The code is already in a loop that has no API calls and does up to about 6 trillion iterations over the course of the application, so it needs performance (it already takes days to run on an i7), but it also needs to run on 6 OS's, meaning that maintaining 6 versions in assembly is a pain in the butt.

I'm definitely writing up a paper showing the compiler output for different things I give it plus the performance results.  The 33 memory accesses in 33 instructions versus 1 memory access in 7 instructions probably does make a non-negligible difference in performance, but I'll know later today.  I have to write such that I'm not presupposing anything, so it'll be named something along the lines of "An Evaluation of Compiler Optimization Quality".

...and Dave, I'll give you 500% of the $0 profit.  :bg

hutch--

Neo,

Its appears to be a substantial drop in quality as I have on and off played with the 32 bit output of VC and often its very good, nothing like the mess you have posted but here I am mainly talking about high level source code and the assembler output after the optimiser has finished.

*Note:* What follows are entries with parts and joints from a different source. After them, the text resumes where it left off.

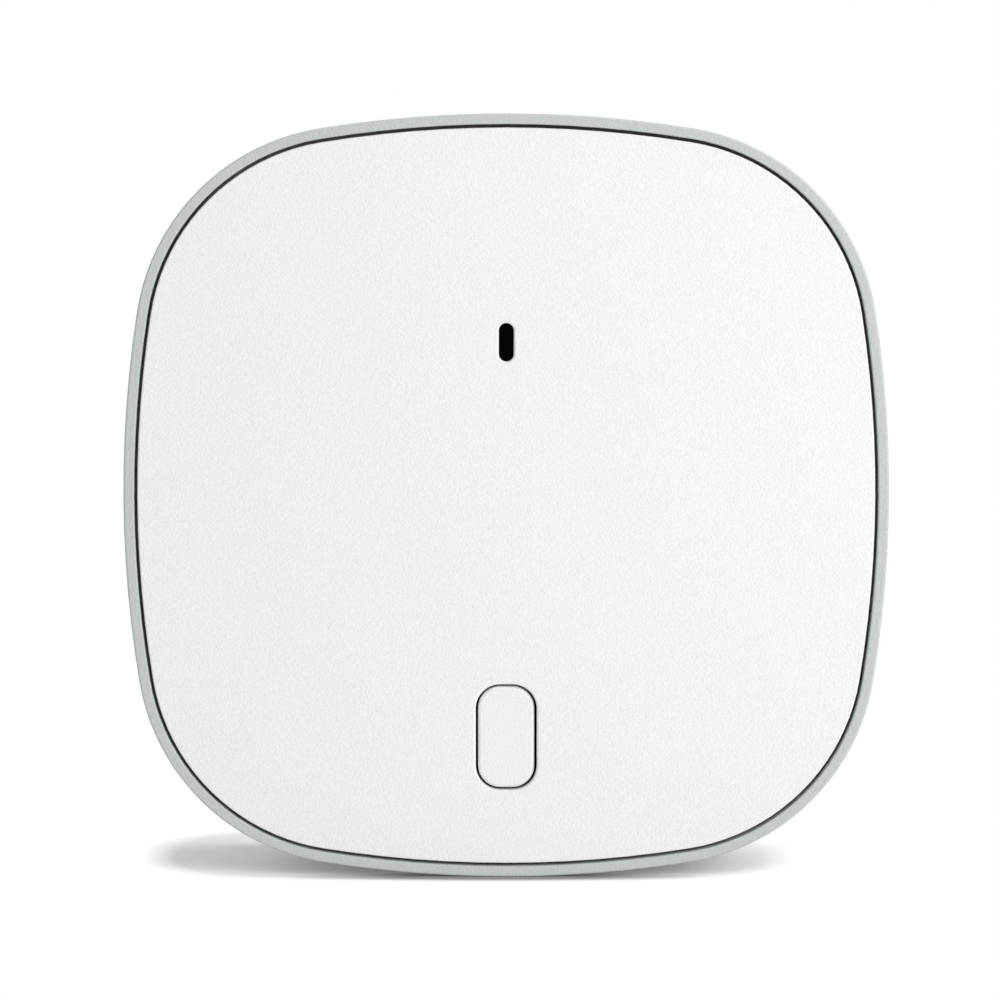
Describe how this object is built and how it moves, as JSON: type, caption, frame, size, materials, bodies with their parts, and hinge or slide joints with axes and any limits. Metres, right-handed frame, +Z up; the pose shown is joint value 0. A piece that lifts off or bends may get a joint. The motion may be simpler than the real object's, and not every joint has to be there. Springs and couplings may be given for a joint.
{
  "type": "smart garage controller",
  "caption": "Rounded-square white-faced hub in a grey tub, with an indicator slot, an upright push button, a bottom power inlet, a rear sounder grille and a slide-on wall bracket.",
  "frame": {"origin": "on the standing surface, under the middle of the hub's own outline and half of its depth", "axes": "+Z up, +Y towards the wall behind the hub, so the white face looks along -Y; +X to the right as the face is seen"},
  "size_m": [0.098, 0.0284, 0.098],
  "materials": {
    "housing_plastic": "fine spark-eroded grain, cool light grey",
    "panel_plastic": "fine matte grain, white",
    "button_plastic": "smooth satin, white",
    "gasket_rubber": "matte dark grey",
    "seal_foam": "black closed-cell foam",
    "smoked_plastic": "dark smoked, moulded smooth",
    "screw_steel": "zinc plated",
    "bracket_plastic": "fine grain, grey",
    "label_film": "satin film, blank",
    "dust_mesh": "woven black mesh",
    "board_laminate": "green solder mask",
    "can_metal": "bright tinned sheet",
    "lead_metal": "tinned",
    "chip_black": "matte moulded",
    "connector_steel": "nickel plated",
    "connector_plastic": "black, moulded",
    "brass_sheet": "bright rolled",
    "white_ceramic": "fired, matte",
    "capacitor_can": "brushed",
    "resistor_body": "glazed black top",
    "capacitor_body": "fired tan",
    "led_body": "white moulded",
    "led_gel": "clear yellow gel"
  },
  "bodies": {
    "hub": {"rear_housing": "housing_plastic", "front_panel": "panel_plastic", "panel_gasket": "gasket_rubber", "light_pipe": "smoked_plastic", "case_screws": "screw_steel", "rating_label": "label_film", "grille_mesh": "dust_mesh", "main_board": "board_laminate", "wifi_module_board": "board_laminate", "wifi_chip": "chip_black", "wifi_shield_can": "can_metal", "radio_chip": "chip_black", "radio_shield_can": "can_metal", "radio_antenna": "lead_metal", "processor_chip": "chip_black", "memory_chip": "chip_black", "memory_chip_leads": "lead_metal", "crystal": "can_metal", "regulator_chip": "chip_black", "power_inductor": "chip_black", "electrolytic_capacitors": "capacitor_can", "chip_resistors": "resistor_body", "chip_capacitors": "capacitor_body", "usb_shell": "connector_steel", "usb_tongue": "connector_plastic", "switch_body": "connector_plastic", "switch_cover": "can_metal", "switch_legs": "lead_metal", "sounder_case": "connector_plastic", "sounder_disc": "brass_sheet", "sounder_ceramic": "white_ceramic", "sounder_pins": "lead_metal", "led_package": "led_body", "led_lens": "led_gel", "header_block": "connector_plastic", "header_pins": "lead_metal"},
    "button": {"front_button": "button_plastic", "button_seal": "seal_foam"},
    "plunger": {"switch_plunger": "connector_plastic"},
    "bracket": {"wall_bracket": "bracket_plastic"}
  },
  "joints": [
    {"name": "button_press", "type": "slide", "parent": "hub", "child": "button", "axis": [0, 1, 0], "range_m": [0, 0.00035], "stiffness_N_per_m": 1500, "springref_m": -0.0008},
    {"name": "switch_plunger_press", "type": "slide", "parent": "hub", "child": "plunger", "axis": [0, 1, 0], "range_m": [0, 0.00035]},
    {"name": "bracket_slide", "type": "slide", "parent": "hub", "child": "bracket", "axis": [0, 0, -1], "range_m": [0, 0.01]}
  ],
  "couplings": [
    {"joint": "switch_plunger_press", "follows": "button_press", "ratio": 1}
  ]
}
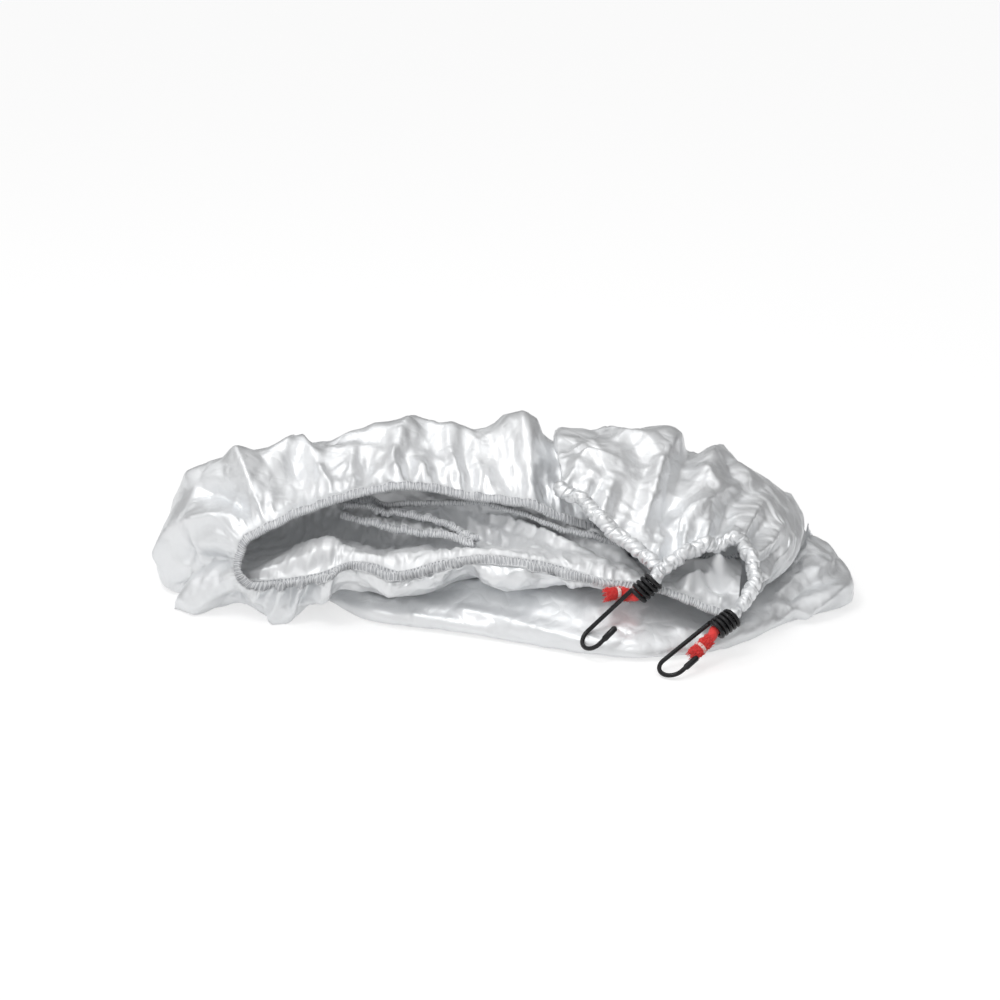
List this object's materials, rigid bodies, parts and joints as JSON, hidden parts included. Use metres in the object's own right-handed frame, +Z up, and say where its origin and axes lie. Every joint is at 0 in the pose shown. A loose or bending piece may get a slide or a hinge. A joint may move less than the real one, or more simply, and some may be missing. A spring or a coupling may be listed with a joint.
{
  "type": "bicycle cover",
  "caption": "Silver coated-cloth bicycle cover lying collapsed in a folded heap, with a gathered elastic hem, open mouth and black wire hooks on its red elastic cord.",
  "frame": {"origin": "middle of the heap in X and Y, on the ground plane it lies on", "axes": "+Z up, +Y away from the open mouth towards the closed back, +X from the closed end towards the end with the hooks"},
  "size_m": [0.4566, 0.2417, 0.1097],
  "materials": {
    "silver_cloth": "silver coated polyester, satin sheen",
    "inner_cloth": "silver coated polyester, in shade",
    "black_wire": "black coated steel wire, semi-gloss, dipped points",
    "red_cord": "frayed braid of an elastic cord, matte",
    "pale_thread": "whipping thread, matte"
  },
  "bodies": {
    "root": {"front_panel": "silver_cloth", "rear_panel": "silver_cloth", "base_panel": "silver_cloth", "inner_layer": "inner_cloth", "inner_flap": "inner_cloth", "hook_left": "black_wire", "hook_right": "black_wire", "cord_end_left": "red_cord", "cord_end_right": "red_cord", "whipping_left": "pale_thread", "whipping_right": "pale_thread"}
  },
  "joints": []
}
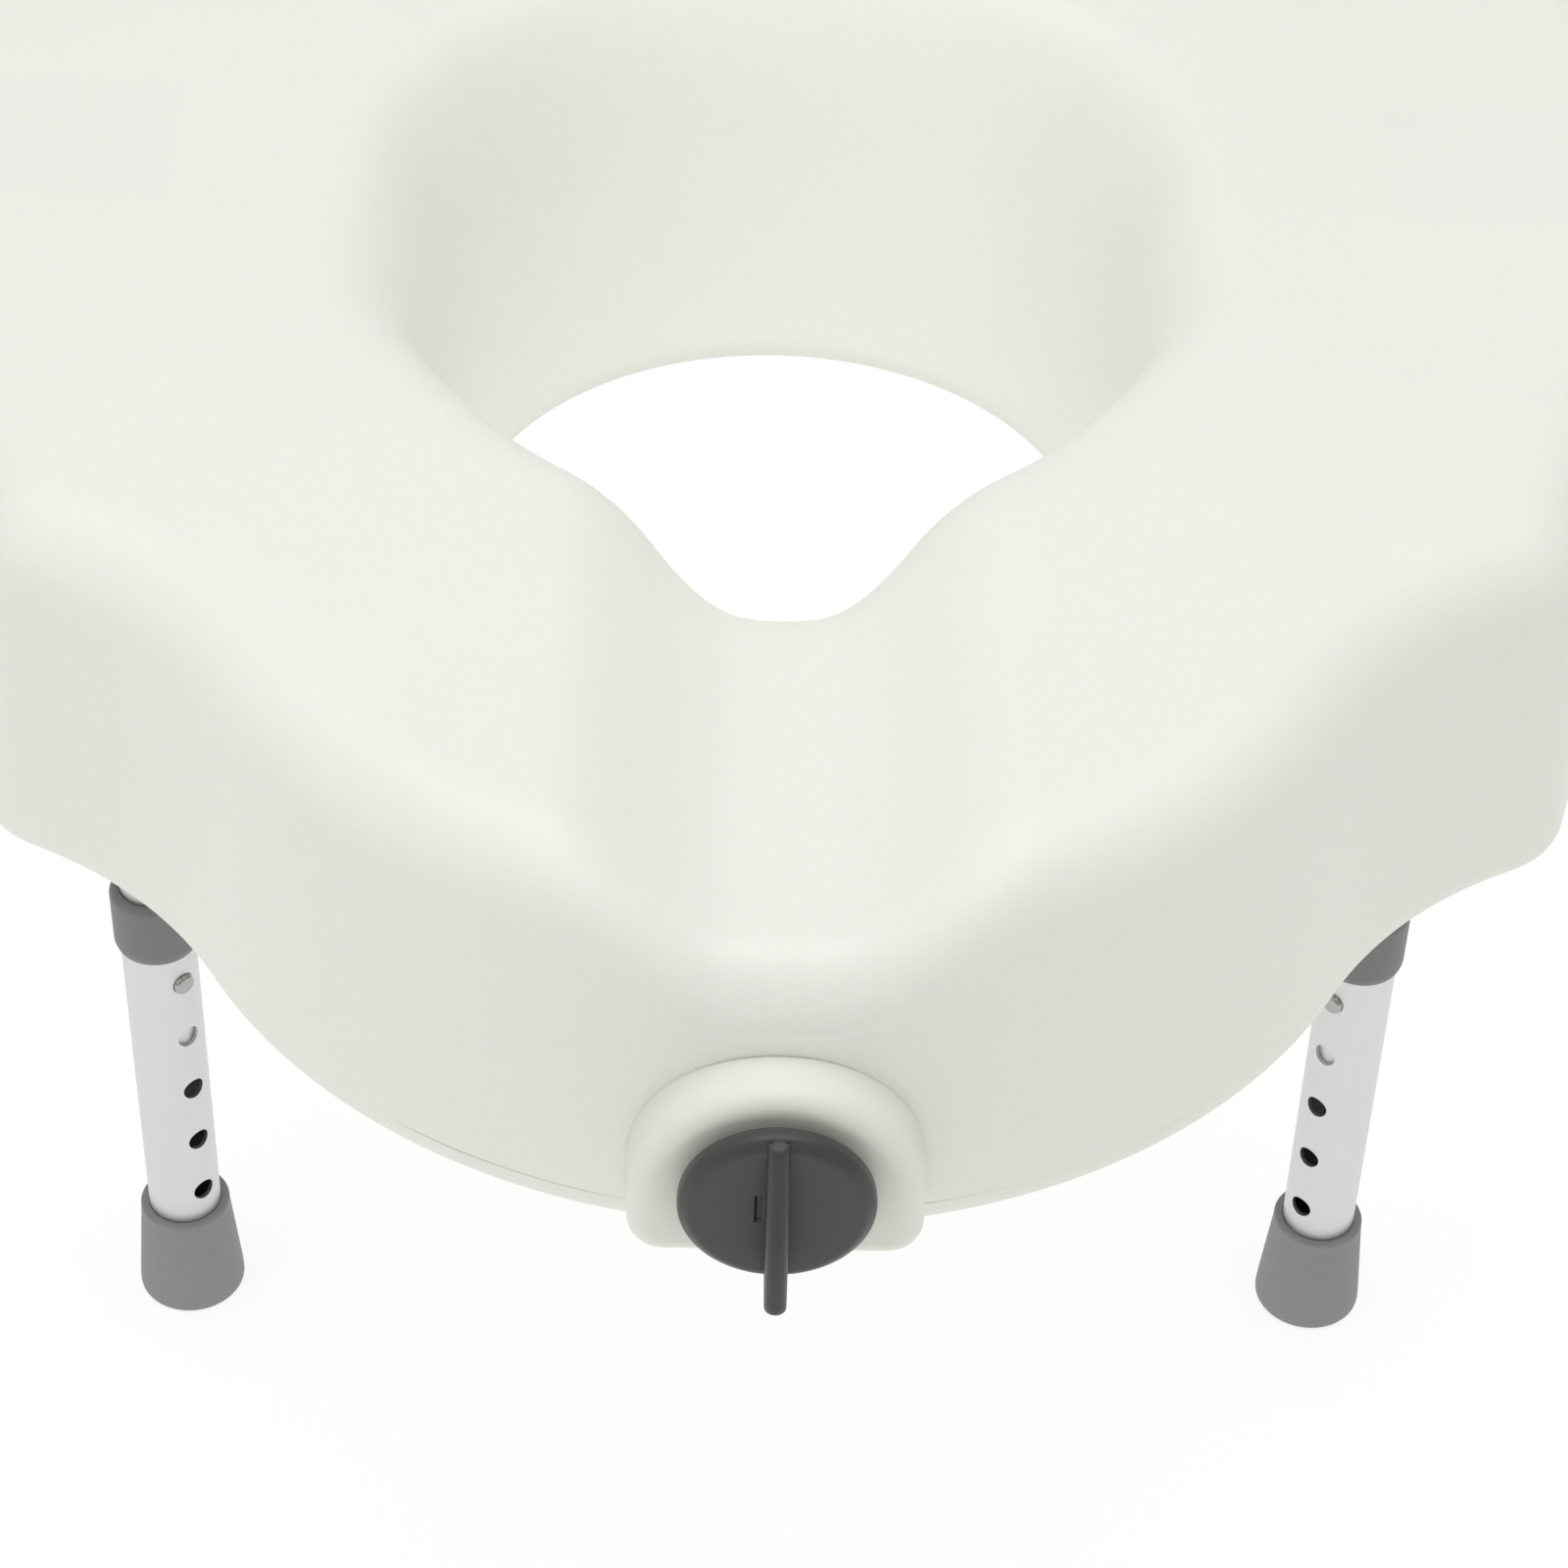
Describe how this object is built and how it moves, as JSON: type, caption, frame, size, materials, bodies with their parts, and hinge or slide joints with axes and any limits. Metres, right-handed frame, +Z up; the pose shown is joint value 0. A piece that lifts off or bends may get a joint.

Its probably the case that with the later 64 bit compiler, especially with intrinsics has yet to be as well developed as the 32 bit versions. i have generally seen that very recent compiler design is going backwards from the techniques that were being used 6 or 7 years ago. before that they tended to be out of date with technology change in processor design.

i don't know if anyone has butchered it but Wikipedia used to have a lot of very good technical data on compiler optimisation theory and practice but I doubt thats the problem, its probably the case that the instrinsics were tacked on as an afterthought to address the average level of assembler literacy in high level programmers.
Download site for MASM32      New MASM Forum
https://masm32.com          https://masm32.com/board/index.php

MichaelW

The problem seems too dumb to be intentional. Could it be something that was fixed in a SP or in a later version of the compiler?
eschew obfuscation

Neo

Quote from: MichaelW on May 12, 2010, 04:24:46 PM
The problem seems too dumb to be intentional. Could it be something that was fixed in a SP or in a later version of the compiler?
Well, it's VC++ 2008, and they've had "support" for SSE since VC++ 2003 (which outperformed G++ from 2006 in a few benchmark tests I did back then).  I can try it on VC++ 2010, but I don't think they've done a thing to actually improve the compiler since VC++ 2008.

dedndave

i think Hutch is on the right track
the 64-bit versions just haven't matured, yet
i bet their next release will have a lot of improvements
you could try testing the same type of code in a 32-bit compiler to see what the differences are

as for my idea - well - at least it was an idea - lol
dang - i was hoping you could get published   :'(

Neo

Sure enough, Hutch is probably right.  The 64-bit compiler's code is 10 times slower than the 32-bit compiler's code.  That said, I also discovered that the 64-bit compiler is for Visual Studio 2005, whereas the 32-bit one is for 2008, so I'm installing the 2008 64-bit compiler.  Apparently VS 2010 doesn't support 64-bit at all yet, so that one's not an option.

GregL

#12
Quote from: NeoApparently VS 2010 doesn't support 64-bit at all yet, so that one's not an option.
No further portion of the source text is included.